The findings are especially concerning given that the country already faces a shortfall of 7 million affordable units, said co-author Todd Nedwick, a policy director at the National Housing Trust.
"Even before we talk about making these buildings more resilient, we don't have the resources to increase the supply, so I hope this helps spotlight the need for investments in these at-risk communities," he told the Thomson Reuters Foundation.
The researchers looked at risk from extreme weather events such as hurricanes but also at increasingly common "sunny-day" flooding caused by higher sea levels.
Heightened risks will take a heavy toll on known hot spots such as Florida, which is expected to see a roughly seven-fold increase in the number of affordable units that are vulnerable to flooding.
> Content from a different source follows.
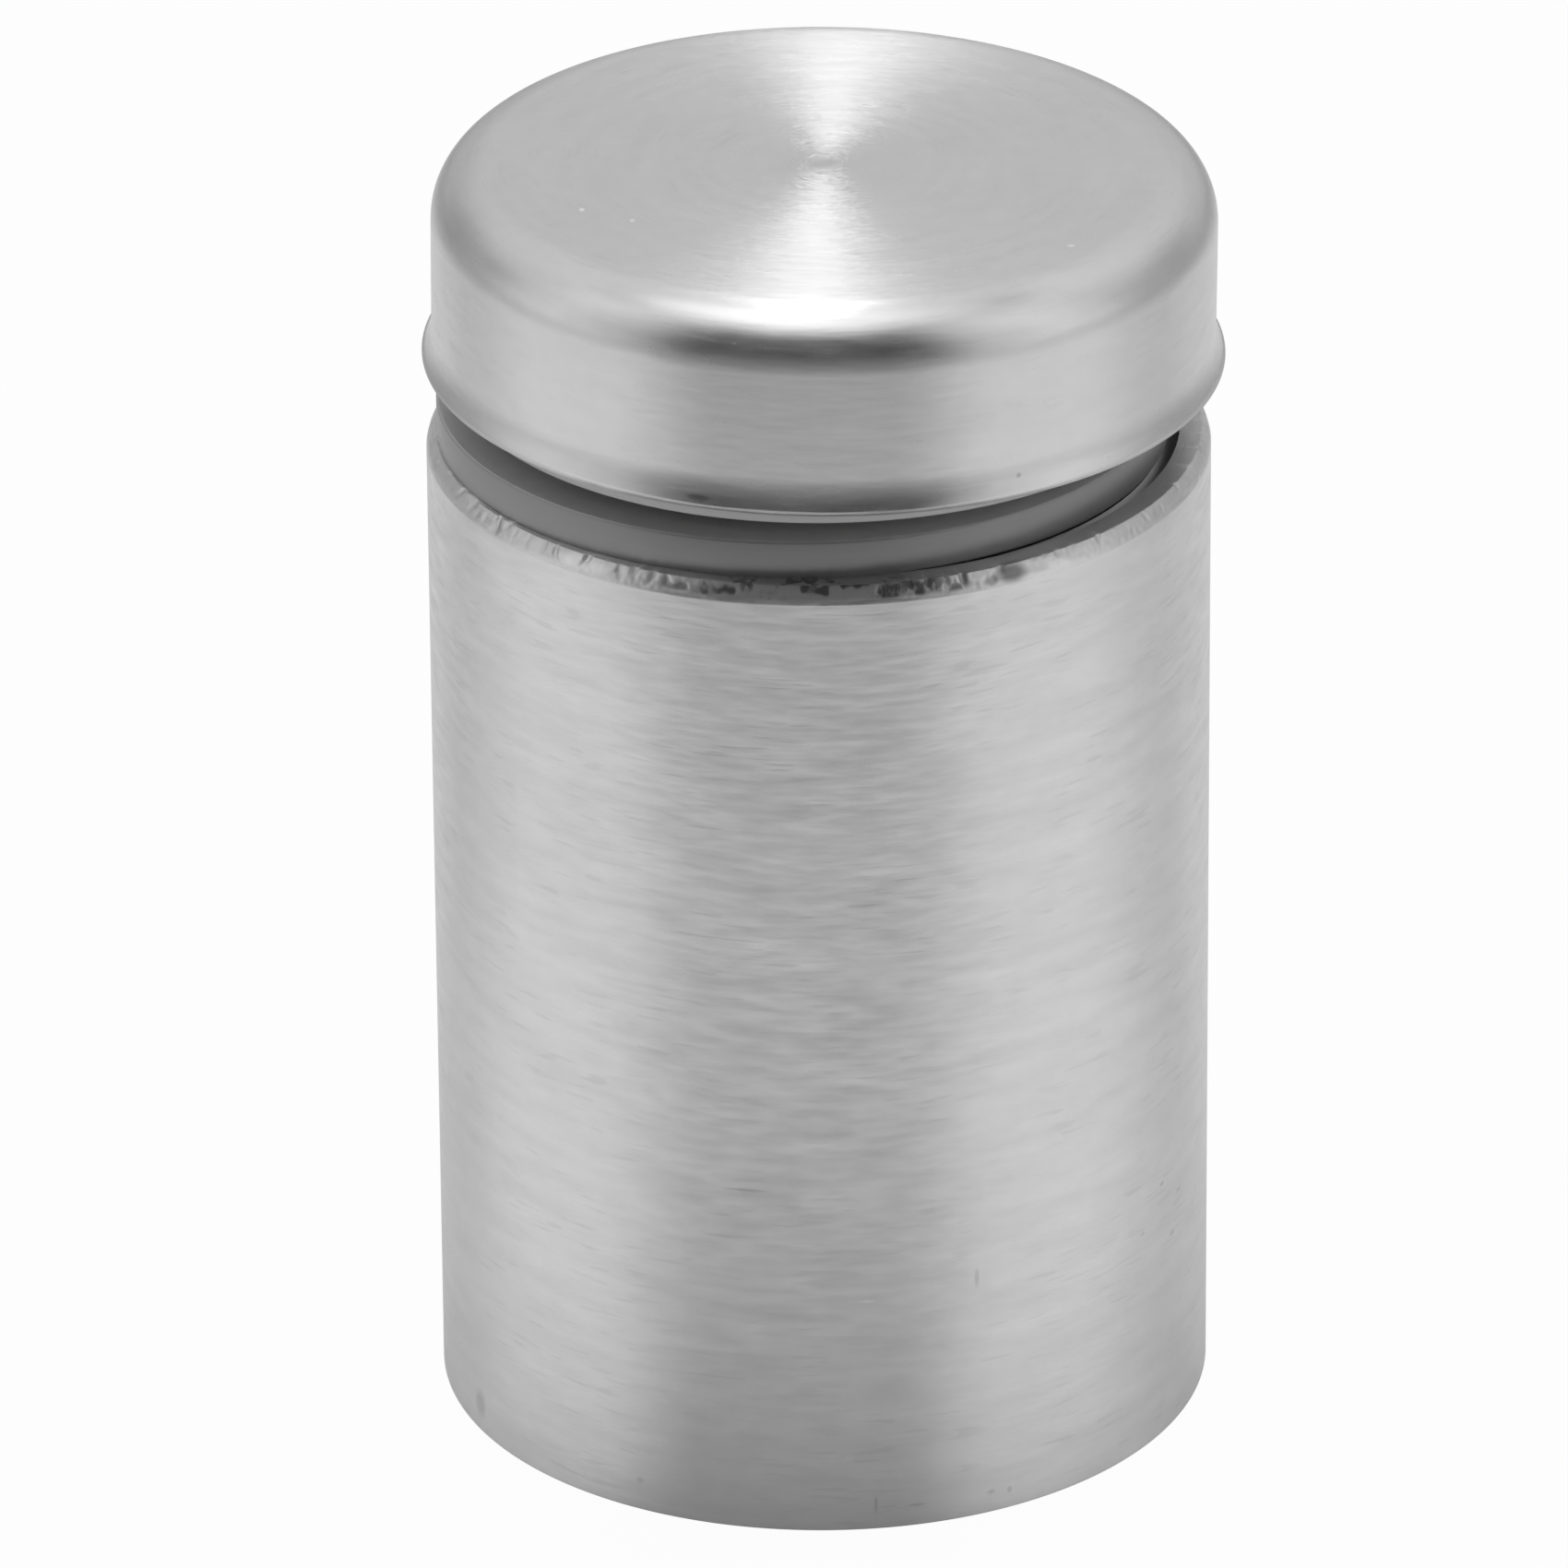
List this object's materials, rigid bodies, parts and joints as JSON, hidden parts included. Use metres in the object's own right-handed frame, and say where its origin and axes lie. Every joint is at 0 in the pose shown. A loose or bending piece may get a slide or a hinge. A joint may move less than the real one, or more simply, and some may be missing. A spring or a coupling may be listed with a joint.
{
  "type": "glass panel standoff",
  "caption": "Round brushed-steel standoff: a wall-fixed barrel and a screw-down cap that clamps a drilled glass panel between two soft washers.",
  "frame": {"origin": "centre of the barrel's wall face, on the standoff's axis", "axes": "+Z along the standoff's axis, from the wall towards the cap; the loose washers have slipped aside along X"},
  "size_m": [0.0306, 0.0306, 0.0509],
  "materials": {
    "barrel_steel": "brushed round the barrel, fine hairlines, top rim left rough from cutting",
    "cap_steel": "spun brushing in circles on the flat top, softly brushed skirt",
    "turned_steel": "plain turned",
    "stud_steel": "rolled thread, dull",
    "washer_rubber": "matt grey"
  },
  "bodies": {
    "barrel": {"barrel_tube": "barrel_steel", "top_insert": "turned_steel", "base_insert": "turned_steel", "lower_washer": "washer_rubber"},
    "upper_washer": {"upper_washer": "washer_rubber"},
    "cap": {"cap_shell": "cap_steel", "cap_core": "turned_steel", "threaded_stud": "stud_steel"}
  },
  "joints": [
    {"name": "cap_lift", "type": "slide", "parent": "barrel", "child": "upper_washer", "axis": [0, 0, 1], "range_m": [-0.00071, 0.02401]},
    {"name": "cap_turn", "type": "hinge", "parent": "upper_washer", "child": "cap", "pos_m": [0, 0, 0.04375], "axis": [0, 0, 1], "range_deg": [-201.6, 6912]}
  ],
  "couplings": [
    {"joint": "cap_lift", "follows": "cap_turn", "m_per_rad": 0.00019894}
  ]
}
But the findings also highlight the danger in areas not yet identified as high-risk, such as New York, New Jersey and Massachusetts.
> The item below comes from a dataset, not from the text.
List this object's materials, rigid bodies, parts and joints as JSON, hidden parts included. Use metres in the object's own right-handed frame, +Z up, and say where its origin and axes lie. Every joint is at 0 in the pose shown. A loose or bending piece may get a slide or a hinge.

Today about 1,600 affordable homes flood in an average year in New Jersey, but that number looks set to more than quadruple, said co-author Scott Kulp, a senior computational scientist with Climate Central.
And the effects could be even greater in some cities, he said, mentioning Atlantic City, New Jersey, where flood risk will affect more than half of all affordable homes in the seaside resort town.
Past climate forecasts have tended to "look at the number of people affected or the damage projected. There's been much less attention put on these lower-income communities," Kulp said.
That focus is key in part because the effects on lower-income communities from climate disasters can be deeper.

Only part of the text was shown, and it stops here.